İskoçya Başbakanı Hamza Yusuf'un, Birleşik Arap Emirlikleri'ndeki COP 28 iklim zirvesinde Cumhurbaşkanı Recep Tayyip Erdoğan'la görüşmesi İngilizleri adeta çılgına çevirdi.

TEHDİTTE BULUNDULAR

İngiltere Dışişleri Bakanı David Cameron, İskoçya Başbakanının yanında İngiliz yetkililer olmadan Erdoğan ile görüşmesinin ardından İskoç bakanlara verilen Dışişleri Bakanlığı desteğini geri çekme tehdidinde bulundu.

Cameron, Yusuf'un lideri olduğu İskoç Ulusal Partisi dış ilişkiler sekreterine bir mektup yazarak Yusuf'un Erdoğan ile Gazze ve diğer konuları görüşmesinin protokol ihlali olduğunu belirtti.

Mektupta İskoç hükümetinin Dışişleri Bakanlığı'na Erdoğan'la görüşme konusunda "yeterli sürede önceden bildirimde bulunacağına" dair güvence verdiği, ancak bunun gerçekleşmediği belirtildi.

Cameron, "Bu toplantıda bir İngiliz Dışişleri Bakanlığı (FCDO) yetkilisinin bulunmaması, devredilen hükümet bakanlarının yurtdışı ziyaretlerinde FCDO desteğine ilişkin kılavuzumuzda yer alan protokollere aykırıdır" diye yazdı.

Mektubun ardından bir açıklamada yapan Birleşik Krallık hükümet sözcüsü dış ilişkiler konusunun Birleşik Krallık'ın kararına tabi konulardan biri olduğunu hatırlatarak, "Böylesine çalkantılı bir dönemde Birleşik Krallık'ın dünya sahnesinde tutarlı bir sesle konuşması her zamankinden daha önemlidir." açıklamasında bulundu.

‘İNGİLİZLERİN HABERİ VARDI’

İngilizlerin açıklamalarına karşılık, İskoçya Başbakanı'nın sözcüsü ise bir İngiliz yetkilinin toplantıdan haberdar olduğunu ve toplantıya davet edildiğini söyledi.

Sözcü, "COP gibi etkinliklerin doğası gereği zamanlamalar son dakikada değişebiliyor ve FCDO temsilcisi Türkiye Cumhurbaşkanı ile görüşmek için uygun olan zamanda başka bir yerdeydi." dedi.

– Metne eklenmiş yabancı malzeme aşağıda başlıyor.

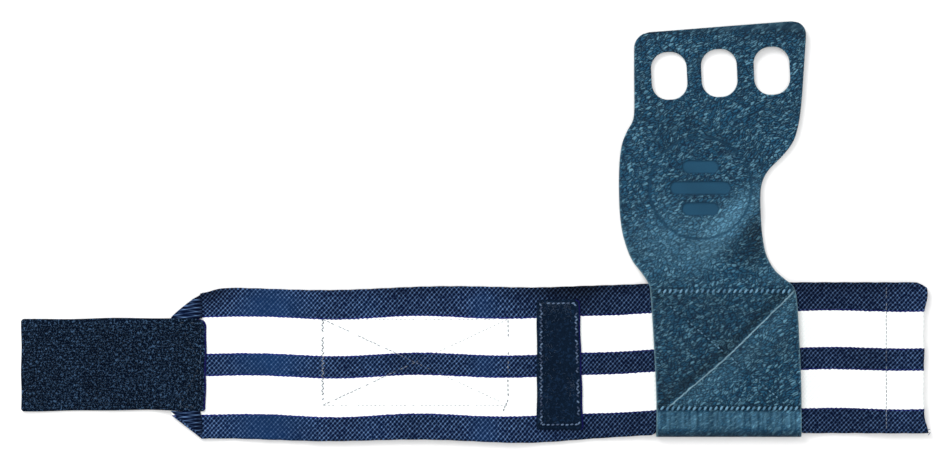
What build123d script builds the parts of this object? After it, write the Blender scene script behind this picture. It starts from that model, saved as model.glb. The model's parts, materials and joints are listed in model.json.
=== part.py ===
from build123d import *
import os

# Hand grip: a palm leather with three finger holes, stitched to a wide woven elastic
# wrist wrap that closes with a hook tab on a loop patch.
# Frame: +X along the wrap, +Y from the wrist to the fingers, +Z up, away from the surface
# it lies on.  The origin is under the middle of the wrist leather.  Millimetres.

# ---- driving dimensions -------------------------------------------------------------
BAND_WIDTH = 75.0          # woven elastic, three inch webbing
BAND_THICK = 1.2
UNDER_THICK = 1.2          # loop patch, back flap and folded hem, all under the band
LIFT = 0.1                 # clearance between the band and what is under it
LEATHER_THICK = 1.6
TAPE_THICK = 1.0           # loop tape of the cross strip
TAB_THICK = 1.4            # hook tape with its backing
TAB_LIFT = 0.05            # clearance between the band's end and the tab sewn on it
HINGE_GAP = 0.4            # slit between neighbouring stretches of the wrap

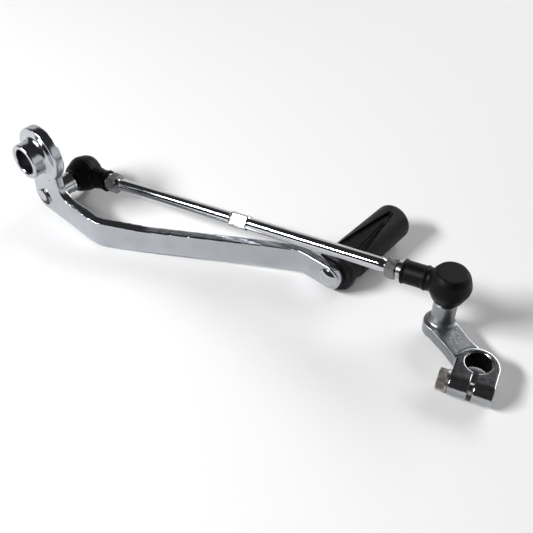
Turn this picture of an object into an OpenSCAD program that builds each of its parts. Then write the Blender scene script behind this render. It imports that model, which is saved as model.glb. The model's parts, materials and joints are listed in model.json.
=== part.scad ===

Sözcü açıklamasında ayrıca "Birleşik Krallık hükümetinin İskoç hükümetinin uluslararası angajmanını kısıtlamaya yönelik her türlü tehdidi yanlıştır ve İskoçya'nın çıkarlarına aykırıdır." ifadesini kullandı.

İskoçya'nın ilk Müslüman başbakanı olan Hamza Yusuf'un eşinin ailesi, İsrail'in Gazze'deki askeri operasyonun başlamasının ardından bir süre Gazze'de mahsur kalmış ve yaşanan iletişim kısıtlamalarında haberleşmekte zorluklar yaşamıştı.